-- REQUIREMENT --
Write out exactly the lines below that run from the one containing "rows]) => [name, centreLine(rows)]));" through the one containing "cad_parts[node].hide_render = cad_parts[node].hide_viewport", both included, with no other lines.

-- MATERIAL PROVIDED --
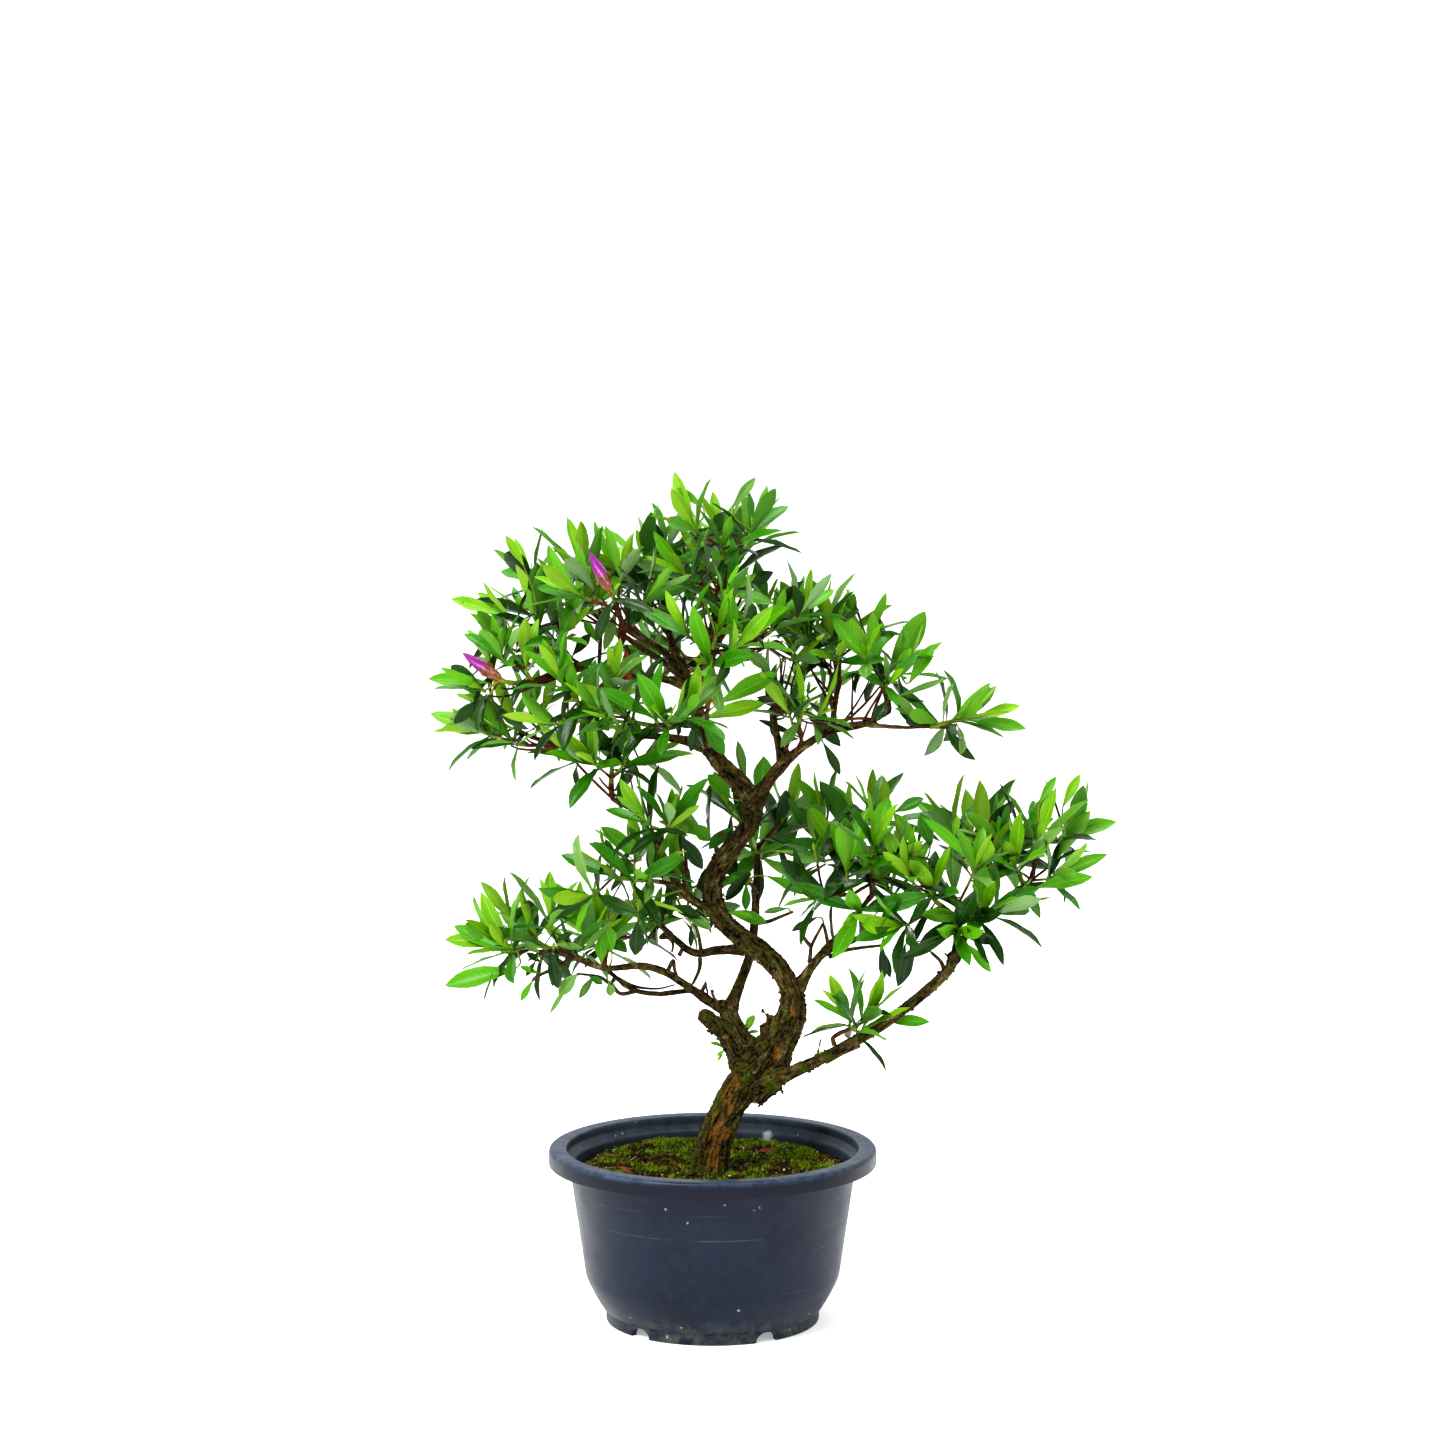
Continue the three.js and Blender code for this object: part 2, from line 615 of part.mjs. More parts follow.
// Round segments between the rings of a limb or stem
function segments(rings) {
  return rings.slice(1).map((end, k) => ({ start: rings[k], end }));
}

// The distance from a place to the nearest round segment's surface
function gapTo(point, pieces) {
  let nearest = Infinity;
  const along = new THREE.Vector3();
  const off = new THREE.Vector3();
  for (const { start, end } of pieces) {
    along.subVectors(end.point, start.point);
    off.subVectors(point, start.point);
    const t = THREE.MathUtils.clamp(off.dot(along) / along.lengthSq(), 0, 1);
    const radius = start.radius + (end.radius - start.radius) * t;
    nearest = Math.min(nearest, off.addScaledVector(along, -t).length() - radius);
  }
  return nearest;
}

// How far out a place is in a mass's own space: 1 is its edge
function shareOf(mass, point, extra = LEAF_REACH) {
  const [x, y, z] = mass.spread;
  const from = point.clone().sub(mass.middle);
  return (from.x / (x + extra)) ** 2 + (from.y / (y + extra)) ** 2 + (from.z / (z + extra)) ** 2;
}

// Whether a place is inside a mass's space and, by a margin, nearer to it than to any other
function owns(masses, mass, point, margin) {
  const mine = shareOf(mass, point);
  return mine < 1 && masses.every((other) => other === mass || shareOf(other, point) > mine * margin);
}

// Where a mass's stem leaves its limb: off the tip, or off the side towards the mass
function footOf(lines, mass) {
  const line = lines[mass.limb];
  const at = (mass.at ?? 1) * (line.length - 1);
  const k = Math.min(Math.floor(at), line.length - 2);
  const heading = towards(line[k].point, line[k + 1].point);
  const point = line[k].point.clone().lerp(line[k + 1].point, at - k);
  if ((mass.at ?? 1) >= 1) return { foot: point.addScaledVector(heading, TIP_GAP), heading };
  const out = mass.middle.clone().sub(point).projectOnPlane(heading).normalize();
  const radius = line[k].radius + (line[k + 1].radius - line[k].radius) * (at - k);
  return {
    foot: point.addScaledVector(out, radius + SIDE_GAP),
    heading: out.clone().addScaledVector(heading, 0.4).normalize(),
  };
}

// The stem runs from its foot, up a short collar, to the leading shoot in the mass's middle
function addStem(lines, mass) {
  const { foot, heading } = footOf(lines, mass);
  const collar = foot.clone().addScaledVector(heading, COLLAR);
  const way = towards(collar, mass.middle);
  const lean = shake(stream(mass.seed * 131 + 5));
  lean.z += mass.lift;
  const axis = mass.aim ? mass.aim.clone() : lean.addScaledVector(way, 0.9);
  const start = heading.clone().multiplyScalar(0.5).add(way).normalize();
  const count = THREE.MathUtils.clamp(Math.ceil(collar.distanceTo(mass.middle) / TWIG_PIECE), 1, 4);
  mass.axis = axis.normalize();
  mass.stem = [foot, collar, ...path(collar, start, mass.middle, mass.axis, shares(count))];
  mass.stemPieces = segments(mass.stem.map((point) => ({ point, radius: STEM_RADIUS })));
}

// Limbs and other masses' stems that a mass's twigs and leaves could touch
function obstacles(limbPieces, masses, mass) {
  const others = masses.filter((other) => other !== mass).flatMap((other) => other.stemPieces);
  return [...limbPieces, ...others].filter(({ start, end }) => {
    const middle = start.point.clone().add(end.point).multiplyScalar(0.5);
    return shareOf(mass, middle, LEAF_REACH + 8) < 1 || middle.distanceTo(mass.stem[0]) < 30;
  });
}

// Places for the shoots: each is the one of ten tries that stands furthest from the rest
function shootTips(mass, next) {
  const tips = [mass.middle.clone()];
  while (tips.length < mass.shoots) {
    let best = null;
    let widest = -1;
    for (let tries = 0; tries < 10; tries++) {
      const z = 2 * next() - 1;
      const angle = 2 * Math.PI * next();
      const flat = Math.sqrt(Math.max(0, 1 - z * z));
      const out = 0.55 + 0.45 * next();
      const offset = new THREE.Vector3(flat * Math.cos(angle), flat * Math.sin(angle), z);
      const tip = offset.multiplyScalar(out).multiply(mass.size).add(mass.middle);
      const nearest = Math.min(...tips.map((other) => tip.distanceTo(other)));
      if (nearest > widest) [best, widest] = [tip, nearest];
    }
    tips.push(best);
  }
  return tips;
}

// The twigs of a mass: nodes that each know the one below, and the shoots at their ends
function growTwigs(masses, mass, near) {
  const tips = shootTips(mass, stream(mass.seed));
  const nodes = [];
  const addNode = (point, up, heading) => {
    const step = up >= 0 ? point.distanceTo(nodes[up].point) : 0;
    const way = heading ?? towards(nodes[up].point, point);
    nodes.push({ point, up, heading: way, far: (nodes[up]?.far ?? 0) + step, load: 0 });
    return nodes.length - 1;
  };
  const carry = (from) => {
    for (let n = from; n >= 0; n = nodes[n].up) nodes[n].load += 1;
  };
  const first = towards(mass.stem[0], mass.stem[1]);
  const stem = mass.stem.map((point, k) => addNode(point, k - 1, k < 2 ? first : undefined));
  carry(stem.length - 1);
  const shoots = [{ chain: stem, tip: tips[0], axis: mass.axis, seed: mass.seed * 977 + 7 }];
  const order = tips.map((_, k) => k).slice(1);
  order.sort((a, b) => tips[a].distanceTo(mass.stem[0]) - tips[b].distanceTo(mass.stem[0]));
  for (const k of order) {
    const shoot = joinShoot(masses, mass, near, nodes, addNode, tips[k], k);
    if (!shoot) continue;
    carry(shoot.chain[shoot.chain.length - 1]);
    shoots.push(shoot);
  }
  return { nodes, shoots };
}

// A shoot joins the twig that it reaches by the shortest and straightest way, if that is clear
function joinShoot(masses, mass, near, nodes, addNode, tip, k) {
  const jitter = shake(stream(mass.seed * 131 + k * 17 + 5));
  const out = tip.clone().sub(mass.middle).divide(mass.size);
  const ways = nodes.map(({ point, heading, far }, n) => {
    const length = tip.distanceTo(point);
    const turn = 1 - tip.clone().sub(point).dot(heading) / length;
    return { n, length, cost: length * (1 + 0.7 * turn) + 0.3 * far };
  }).filter(({ n, length }) => n > 0 && length >= 4);
  ways.sort((a, b) => a.cost - b.cost);
  for (const { n, length } of ways.slice(0, 5)) {
    const from = nodes[n].point;
    const way = towards(from, tip);
    const axis = out.clone().multiplyScalar(0.55).addScaledVector(way, 0.5).add(jitter);
    axis.z += mass.lift;
    axis.normalize();
    const start = nodes[n].heading.clone().multiplyScalar(0.5).add(way).normalize();
    const pieces = THREE.MathUtils.clamp(Math.ceil(length / TWIG_PIECE), 1, 3);
    const corners = path(from, start, tip, axis, shares(pieces));
    const chords = [from, ...corners].slice(0, -1).flatMap((end, j) => (
      [0.25, 0.5, 0.75].map((share) => end.clone().lerp(corners[j], share))
    ));
    const probes = [...path(from, start, tip, axis, shares(8)).slice(1), ...chords.slice(n > 1 ? 1 : 2)];
    const free = probes.every((point) => gapTo(point, near) > TWIG_CLEARANCE);
    const held = probes.slice(n > 1 ? 0 : 2).every((point) => owns(masses, mass, point, TWIG_MARGIN));
    if (!free || !held) continue;
    const chain = [n];
    for (const point of corners) chain.push(addNode(point, chain[chain.length - 1]));
    return { chain, tip, axis, seed: mass.seed * 977 + k * 31 + 7 };
  }
  return null;
}

const twigRadius = (load) => TWIG_RADIUS * load ** TWIG_GROWTH;

// A shoot's twig, from inside the one that carries it to the end bud past its tip
function twigTube(nodes, { chain, tip, axis }, attempt = 0) {
  const rings = chain.map((n, k) => ({
    point: nodes[n].point,
    radius: twigRadius(nodes[k === 0 ? chain[1] : n].load),
  }));
  rings[rings.length - 1].point = tip.clone().addScaledVector(axis, -LEAFY_STRETCH);
  rings.push({ point: tip.clone().addScaledVector(axis, BUD_TIP), radius: BUD_TIP_RADIUS });
  return bentTube(rings, TWIG_SIDES, { turn: chain[0] + 0.2 * attempt });
}

// The leaves of a shoot, in a whorl round its tip: young and upright first, old and spreading last
function leafSpots(mass, { seed, axis, tip }) {
  const next = stream(seed);
  const side = axis.clone().cross(new THREE.Vector3(0.31, 0.95, 0.12)).normalize();
  const back = axis.clone().cross(side);
  const count = 8 + Math.floor(4 * next()) + (mass.more ?? 0);
  const phase = 2 * Math.PI * next();
  const size = 0.9 + 0.2 * next();
  return Array.from({ length: count }, (_, j) => {
    const r = Array.from({ length: 6 }, next);
    const t = j / (count - 1);
    const turn = phase + j * GOLDEN_ANGLE;
    const opening = THREE.MathUtils.degToRad(16 + 82 * t ** 0.85 + 22 * (r[0] - 0.5));
    const ring = side.clone().multiplyScalar(Math.cos(turn)).addScaledVector(back, Math.sin(turn));
    const along = axis.clone().multiplyScalar(Math.cos(opening)).addScaledVector(ring, Math.sin(opening));
    const tilt = new THREE.Vector3(r[1] - 0.5, r[2] - 0.5, r[1] - r[2]).multiplyScalar(0.35);
    const face = opening > 0.15 ? axis.clone().projectOnPlane(along).normalize() : ring.negate();
    face.add(tilt).projectOnPlane(along).normalize();
    const length = LEAF_LENGTH * size * (0.62 + 0.5 * Math.sin(Math.PI * (0.2 + 0.6 * t))) * (0.82 + 0.36 * r[3]);
    return {
      root: tip.clone().addScaledVector(axis, 1.2 - (LEAFY_STRETCH + 0.7) * t),
      along,
      face,
      length: length * SOLID_LENGTH_SHARE,
      width: length * (0.25 + 0.09 * r[4]) * SOLID_WIDTH_SHARE,
      bend: THREE.MathUtils.degToRad(4 + 44 * t) * (0.5 + r[5]),
    };
  });
}

// A place on a leaf that bends down along its length and lifts towards its edges
function onLeaf({ root, along, face, length, width, bend }, share, across = 0, lift = 0) {
  const angle = bend * share;
  const half = (width / 2) * Math.max(0, Math.sin(Math.PI * share ** 1.2)) ** 1.05;
  const normal = face.clone().multiplyScalar(Math.cos(angle)).addScaledVector(along, Math.sin(angle));
  return root.clone()
    .addScaledVector(along, (length * Math.sin(angle)) / bend)
    .addScaledVector(face, (-length * (1 - Math.cos(angle))) / bend)
    .addScaledVector(along.clone().cross(face), half * across)
    .addScaledVector(normal, lift + Math.abs(across) * half * 0.25);
}

// Shares of length and width at which a leaf is tested before it is kept
const PROBE_SHARES = [0.12, 0.24, 0.36, 0.48, 0.6, 0.72, 0.84, 0.93, 1];
const PROBES = PROBE_SHARES.flatMap((share) => [-1, -0.5, 0, 0.5, 1].map((across) => [share, across]));

function leafFits(masses, mass, near, leaf) {
  return PROBES.every(([share, across]) => {
    const point = onLeaf(leaf, share, across);
    return owns(masses, mass, point, LEAF_MARGIN) && gapTo(point, near) > LEAF_CLEARANCE;
  });
}

// A solid leaf has six faces between its two edges, its tip, its root and the keel under its middle
const LEAF_CORNERS = [1, 0, 0, -1, 0, 0, 0, 1, 0, 0, -1, 0, 0, 0, -1];
const LEAF_FACES = [0, 2, 1, 0, 1, 3, 0, 4, 2, 1, 2, 4, 0, 3, 4, 1, 4, 3];

function leafSolid(leaf, attempt) {
  const blade = closedSurface(new THREE.PolyhedronGeometry(LEAF_CORNERS, LEAF_FACES));
  const place = blade.attributes.position;
  for (let k = 0; k < place.count; k++) {
    const [across, up, lift] = [place.getX(k), place.getY(k), place.getZ(k)].map(Math.round);
    const spot = up === 0
      ? onLeaf(leaf, 0.5, across, lift * SOLID_KEEL)
      : onLeaf(leaf, up > 0 ? 1 : 0);
    if (up < 0) spot.addScaledVector(leaf.along, -LEAF_SINK - 0.1 * attempt);
    place.setXYZ(k, spot.x, spot.y, spot.z);
  }
  return solidOf(blade);
}

// A closed flower bud: a spindle along its shoot's axis
function flowerBud({ tip, axis }) {
  const spindle = [-0.1, 0.06, 0.2, 0.42, 0.66, 0.86, 1].map((share) => ({
    point: tip.clone().addScaledVector(axis, share * FLOWER_LENGTH),
    radius: FLOWER_RADIUS * Math.sin(Math.PI * ((share + 0.14) / 1.2)) ** 0.8,
  }));
  return solidOf(bentTube(spindle, FLOWER_SIDES));
}

function massSolid(masses, mass, limbPieces) {
  const near = obstacles(limbPieces, masses, mass);
  const { nodes, shoots } = growTwigs(masses, mass, near);
  let solid = solidOf(twigTube(nodes, shoots[0]));
  for (const shoot of shoots.slice(1)) {
    solid = fuse(solid, (attempt) => solidOf(twigTube(nodes, shoot, attempt)));
  }
  for (const shoot of shoots) {
    const leaves = leafSpots(mass, shoot);
    const picked = LEAF_ORDER.filter((j) => j < leaves.length).map((j) => leaves[j]);
    const kept = picked.filter((leaf) => leafFits(masses, mass, near, leaf)).slice(0, LEAVES_A_SHOOT);
    for (const leaf of kept) solid = fuse(solid, (attempt) => leafSolid(leaf, attempt));
  }
  return mass.bud ? solid.add(flowerBud(shoots[0])) : solid;
}

function makeFoliage(lines) {
  const masses = MASSES.map((mass) => ({
    lift: 0.8,
    ...mass,
    middle: new THREE.Vector3(...mass.centre),
    size: new THREE.Vector3(...mass.spread),
    aim: mass.aim && new THREE.Vector3(...mass.aim).normalize(),
  }));
  const limbPieces = Object.values(lines).flatMap(segments);
  for (const mass of masses) addStem(lines, mass);
  for (const mass of masses) addPart(mass.name, outerSkin(massSolid(masses, mass, limbPieces)), foliage);
}

const lines = Object.fromEntries(Object.entries(LIMBS).map(([name, rows]) => [name, centreLine(rows)]));
makePot();
makeSoil();
makeLimbs(lines);
makeFoliage(lines);

export default plant;
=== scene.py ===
"""A dwarf azalea trained as a small bonsai, in its round training pot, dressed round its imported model."""

import math
from functools import lru_cache

import bpy
import numpy as np
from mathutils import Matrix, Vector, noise


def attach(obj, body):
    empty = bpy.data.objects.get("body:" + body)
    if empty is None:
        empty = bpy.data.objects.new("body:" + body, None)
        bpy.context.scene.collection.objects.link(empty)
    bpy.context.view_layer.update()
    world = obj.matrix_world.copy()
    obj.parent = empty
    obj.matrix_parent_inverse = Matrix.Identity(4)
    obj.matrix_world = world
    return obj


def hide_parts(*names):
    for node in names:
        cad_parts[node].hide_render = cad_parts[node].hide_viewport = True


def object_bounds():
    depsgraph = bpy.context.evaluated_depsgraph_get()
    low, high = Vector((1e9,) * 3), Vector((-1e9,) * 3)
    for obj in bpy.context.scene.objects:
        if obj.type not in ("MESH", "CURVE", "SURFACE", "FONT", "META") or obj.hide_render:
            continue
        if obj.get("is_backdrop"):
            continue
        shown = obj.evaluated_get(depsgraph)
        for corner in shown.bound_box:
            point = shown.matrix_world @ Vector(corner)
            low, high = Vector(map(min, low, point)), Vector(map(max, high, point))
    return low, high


bl_info = {
    "name": "Potted azalea bonsai",
    "version": (1, 0, 0),
    "blender": (4, 5, 0),
    "location": "View3D > Sidebar > Azalea",
    "description": "Dresses the packed azalea bonsai with bark, leaves, flower buds, moss and a plastic pot",
    "category": "Add Mesh",
}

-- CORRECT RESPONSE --
const lines = Object.fromEntries(Object.entries(LIMBS).map(([name, rows]) => [name, centreLine(rows)]));
makePot();
makeSoil();
makeLimbs(lines);
makeFoliage(lines);

export default plant;
=== scene.py ===
"""A dwarf azalea trained as a small bonsai, in its round training pot, dressed round its imported model."""

import math
from functools import lru_cache

import bpy
import numpy as np
from mathutils import Matrix, Vector, noise


def attach(obj, body):
    empty = bpy.data.objects.get("body:" + body)
    if empty is None:
        empty = bpy.data.objects.new("body:" + body, None)
        bpy.context.scene.collection.objects.link(empty)
    bpy.context.view_layer.update()
    world = obj.matrix_world.copy()
    obj.parent = empty
    obj.matrix_parent_inverse = Matrix.Identity(4)
    obj.matrix_world = world
    return obj


def hide_parts(*names):
    for node in names:
        cad_parts[node].hide_render = cad_parts[node].hide_viewport = True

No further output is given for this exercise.